REQUIREMENT = Please quote exactly the lines below from the line containing "Write part 3" to the line containing "name) * 1000.0", both lines included, and nothing else.

— Begin —

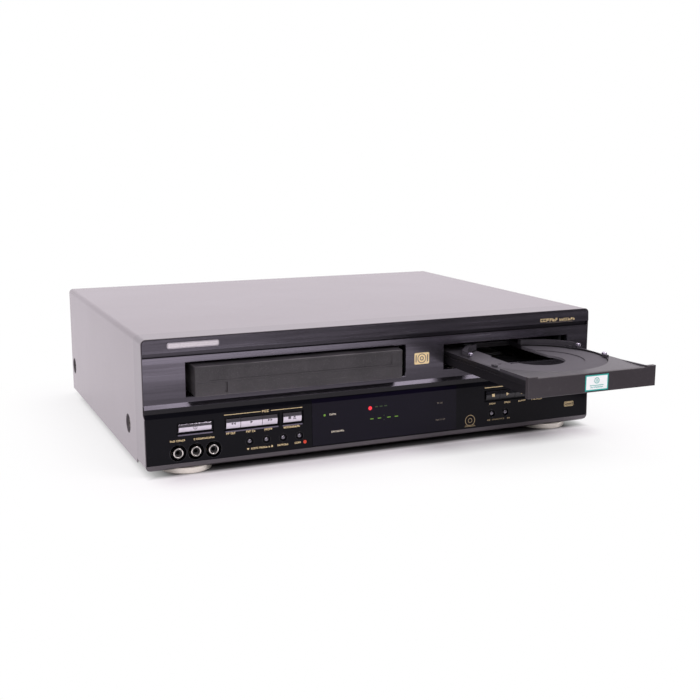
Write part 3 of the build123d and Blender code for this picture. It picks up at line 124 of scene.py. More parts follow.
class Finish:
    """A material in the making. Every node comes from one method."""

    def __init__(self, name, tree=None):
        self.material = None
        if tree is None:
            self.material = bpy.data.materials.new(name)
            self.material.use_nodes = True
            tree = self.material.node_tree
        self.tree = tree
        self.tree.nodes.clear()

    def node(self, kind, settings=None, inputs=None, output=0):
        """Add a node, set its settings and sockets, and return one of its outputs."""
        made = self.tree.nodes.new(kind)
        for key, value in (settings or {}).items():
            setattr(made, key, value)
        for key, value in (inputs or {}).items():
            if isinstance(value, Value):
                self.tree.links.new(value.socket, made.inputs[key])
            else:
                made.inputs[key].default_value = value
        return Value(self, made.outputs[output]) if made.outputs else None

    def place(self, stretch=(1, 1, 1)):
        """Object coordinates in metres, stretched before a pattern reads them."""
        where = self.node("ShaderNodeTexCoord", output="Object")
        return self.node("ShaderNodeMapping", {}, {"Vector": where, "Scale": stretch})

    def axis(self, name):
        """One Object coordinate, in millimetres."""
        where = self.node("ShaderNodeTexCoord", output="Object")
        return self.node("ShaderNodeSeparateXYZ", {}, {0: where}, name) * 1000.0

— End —
— Begin —

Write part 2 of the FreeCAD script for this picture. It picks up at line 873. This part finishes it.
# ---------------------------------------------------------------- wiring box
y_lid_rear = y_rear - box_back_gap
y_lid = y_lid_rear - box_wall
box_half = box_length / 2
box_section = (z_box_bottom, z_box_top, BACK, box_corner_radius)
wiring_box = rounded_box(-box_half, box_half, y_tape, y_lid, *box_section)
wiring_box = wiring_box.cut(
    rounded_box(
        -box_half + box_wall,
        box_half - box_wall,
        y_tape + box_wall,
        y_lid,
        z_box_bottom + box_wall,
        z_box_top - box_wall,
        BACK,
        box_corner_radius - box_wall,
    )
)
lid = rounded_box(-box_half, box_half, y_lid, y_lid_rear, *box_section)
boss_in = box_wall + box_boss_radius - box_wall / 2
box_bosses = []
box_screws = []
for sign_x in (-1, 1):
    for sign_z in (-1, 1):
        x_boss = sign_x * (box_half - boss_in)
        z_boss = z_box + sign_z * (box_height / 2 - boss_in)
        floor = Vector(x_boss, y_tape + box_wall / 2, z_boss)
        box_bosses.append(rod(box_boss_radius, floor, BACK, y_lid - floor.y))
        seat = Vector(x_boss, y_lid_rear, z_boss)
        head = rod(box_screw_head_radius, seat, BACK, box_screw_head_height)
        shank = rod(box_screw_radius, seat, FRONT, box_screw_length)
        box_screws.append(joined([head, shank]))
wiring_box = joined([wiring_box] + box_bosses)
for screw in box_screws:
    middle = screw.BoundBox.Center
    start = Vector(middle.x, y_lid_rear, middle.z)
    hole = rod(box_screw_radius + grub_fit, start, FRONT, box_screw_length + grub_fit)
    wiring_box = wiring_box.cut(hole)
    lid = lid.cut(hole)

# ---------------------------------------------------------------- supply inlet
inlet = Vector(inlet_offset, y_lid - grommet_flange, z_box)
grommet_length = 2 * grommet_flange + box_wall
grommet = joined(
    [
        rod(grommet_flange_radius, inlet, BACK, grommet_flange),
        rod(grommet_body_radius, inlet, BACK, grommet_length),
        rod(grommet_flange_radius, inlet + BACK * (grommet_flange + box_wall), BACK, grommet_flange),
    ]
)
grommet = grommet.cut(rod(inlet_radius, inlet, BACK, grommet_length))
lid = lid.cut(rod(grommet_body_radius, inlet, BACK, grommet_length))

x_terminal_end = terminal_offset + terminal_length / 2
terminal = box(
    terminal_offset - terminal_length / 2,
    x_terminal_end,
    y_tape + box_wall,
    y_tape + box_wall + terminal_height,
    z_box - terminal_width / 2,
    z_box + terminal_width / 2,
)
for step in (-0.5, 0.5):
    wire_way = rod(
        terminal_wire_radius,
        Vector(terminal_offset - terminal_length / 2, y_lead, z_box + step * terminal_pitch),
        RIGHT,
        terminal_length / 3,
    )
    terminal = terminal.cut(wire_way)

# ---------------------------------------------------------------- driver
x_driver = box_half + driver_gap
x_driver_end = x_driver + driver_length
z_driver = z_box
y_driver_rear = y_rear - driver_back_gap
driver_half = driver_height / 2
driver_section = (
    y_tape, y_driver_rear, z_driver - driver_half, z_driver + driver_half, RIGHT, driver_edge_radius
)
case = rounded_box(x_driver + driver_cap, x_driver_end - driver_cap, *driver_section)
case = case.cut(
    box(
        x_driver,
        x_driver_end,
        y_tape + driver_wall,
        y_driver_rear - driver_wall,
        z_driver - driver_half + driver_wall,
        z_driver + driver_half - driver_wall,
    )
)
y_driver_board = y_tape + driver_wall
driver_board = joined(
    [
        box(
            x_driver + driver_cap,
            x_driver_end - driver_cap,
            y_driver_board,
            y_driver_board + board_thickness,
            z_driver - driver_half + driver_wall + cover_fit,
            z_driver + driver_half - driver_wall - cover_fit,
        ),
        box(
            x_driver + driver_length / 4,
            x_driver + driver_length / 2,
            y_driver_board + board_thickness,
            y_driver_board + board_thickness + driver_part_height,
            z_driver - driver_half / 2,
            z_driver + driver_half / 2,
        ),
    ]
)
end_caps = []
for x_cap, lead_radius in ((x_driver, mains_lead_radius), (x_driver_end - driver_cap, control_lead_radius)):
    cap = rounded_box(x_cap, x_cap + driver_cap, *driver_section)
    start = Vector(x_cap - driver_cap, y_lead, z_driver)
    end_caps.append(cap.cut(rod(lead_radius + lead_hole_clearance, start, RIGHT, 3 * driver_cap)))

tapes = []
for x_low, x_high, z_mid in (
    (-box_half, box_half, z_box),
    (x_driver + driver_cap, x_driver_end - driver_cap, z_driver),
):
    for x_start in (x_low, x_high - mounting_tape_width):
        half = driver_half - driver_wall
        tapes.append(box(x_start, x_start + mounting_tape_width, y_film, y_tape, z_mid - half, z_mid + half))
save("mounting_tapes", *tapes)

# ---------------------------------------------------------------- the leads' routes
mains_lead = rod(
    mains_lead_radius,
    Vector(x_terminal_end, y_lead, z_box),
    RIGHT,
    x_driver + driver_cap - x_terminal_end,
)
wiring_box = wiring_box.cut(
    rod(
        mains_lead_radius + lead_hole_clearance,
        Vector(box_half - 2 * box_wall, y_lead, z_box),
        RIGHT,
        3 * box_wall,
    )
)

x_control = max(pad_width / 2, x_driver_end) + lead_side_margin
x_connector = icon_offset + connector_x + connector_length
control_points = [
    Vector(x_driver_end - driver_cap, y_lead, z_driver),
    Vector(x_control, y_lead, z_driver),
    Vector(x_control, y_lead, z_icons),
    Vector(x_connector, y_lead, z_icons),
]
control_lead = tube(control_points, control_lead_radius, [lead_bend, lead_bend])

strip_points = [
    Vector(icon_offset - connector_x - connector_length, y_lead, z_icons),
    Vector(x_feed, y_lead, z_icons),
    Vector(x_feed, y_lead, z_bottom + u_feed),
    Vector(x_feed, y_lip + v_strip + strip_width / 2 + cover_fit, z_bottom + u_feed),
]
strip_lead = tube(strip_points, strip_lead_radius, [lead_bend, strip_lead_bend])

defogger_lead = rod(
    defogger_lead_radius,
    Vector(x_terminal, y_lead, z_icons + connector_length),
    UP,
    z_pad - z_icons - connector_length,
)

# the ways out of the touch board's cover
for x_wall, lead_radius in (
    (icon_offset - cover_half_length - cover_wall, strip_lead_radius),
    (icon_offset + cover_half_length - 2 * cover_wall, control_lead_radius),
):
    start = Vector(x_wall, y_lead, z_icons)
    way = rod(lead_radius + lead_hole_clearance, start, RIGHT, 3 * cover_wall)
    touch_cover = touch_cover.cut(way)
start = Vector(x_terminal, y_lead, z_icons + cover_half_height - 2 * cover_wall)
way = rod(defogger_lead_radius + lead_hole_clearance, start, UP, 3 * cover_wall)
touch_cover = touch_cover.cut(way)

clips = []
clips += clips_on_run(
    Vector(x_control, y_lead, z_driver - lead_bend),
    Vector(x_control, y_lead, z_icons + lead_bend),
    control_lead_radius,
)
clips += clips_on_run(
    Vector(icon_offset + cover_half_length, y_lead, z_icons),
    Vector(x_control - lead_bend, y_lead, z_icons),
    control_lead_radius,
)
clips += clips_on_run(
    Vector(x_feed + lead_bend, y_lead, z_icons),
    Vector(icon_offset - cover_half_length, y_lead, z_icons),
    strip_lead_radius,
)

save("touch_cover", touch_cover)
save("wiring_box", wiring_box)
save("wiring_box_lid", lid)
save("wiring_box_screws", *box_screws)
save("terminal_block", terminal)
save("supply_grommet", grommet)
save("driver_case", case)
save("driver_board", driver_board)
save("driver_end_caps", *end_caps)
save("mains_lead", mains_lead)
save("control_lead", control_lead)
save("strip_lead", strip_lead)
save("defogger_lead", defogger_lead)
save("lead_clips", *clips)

— End —

FINISHED TASK =
Write part 3 of the build123d and Blender code for this picture. It picks up at line 124 of scene.py. More parts follow.
class Finish:
    """A material in the making. Every node comes from one method."""

    def __init__(self, name, tree=None):
        self.material = None
        if tree is None:
            self.material = bpy.data.materials.new(name)
            self.material.use_nodes = True
            tree = self.material.node_tree
        self.tree = tree
        self.tree.nodes.clear()

    def node(self, kind, settings=None, inputs=None, output=0):
        """Add a node, set its settings and sockets, and return one of its outputs."""
        made = self.tree.nodes.new(kind)
        for key, value in (settings or {}).items():
            setattr(made, key, value)
        for key, value in (inputs or {}).items():
            if isinstance(value, Value):
                self.tree.links.new(value.socket, made.inputs[key])
            else:
                made.inputs[key].default_value = value
        return Value(self, made.outputs[output]) if made.outputs else None

    def place(self, stretch=(1, 1, 1)):
        """Object coordinates in metres, stretched before a pattern reads them."""
        where = self.node("ShaderNodeTexCoord", output="Object")
        return self.node("ShaderNodeMapping", {}, {"Vector": where, "Scale": stretch})

    def axis(self, name):
        """One Object coordinate, in millimetres."""
        where = self.node("ShaderNodeTexCoord", output="Object")
        return self.node("ShaderNodeSeparateXYZ", {}, {0: where}, name) * 1000.0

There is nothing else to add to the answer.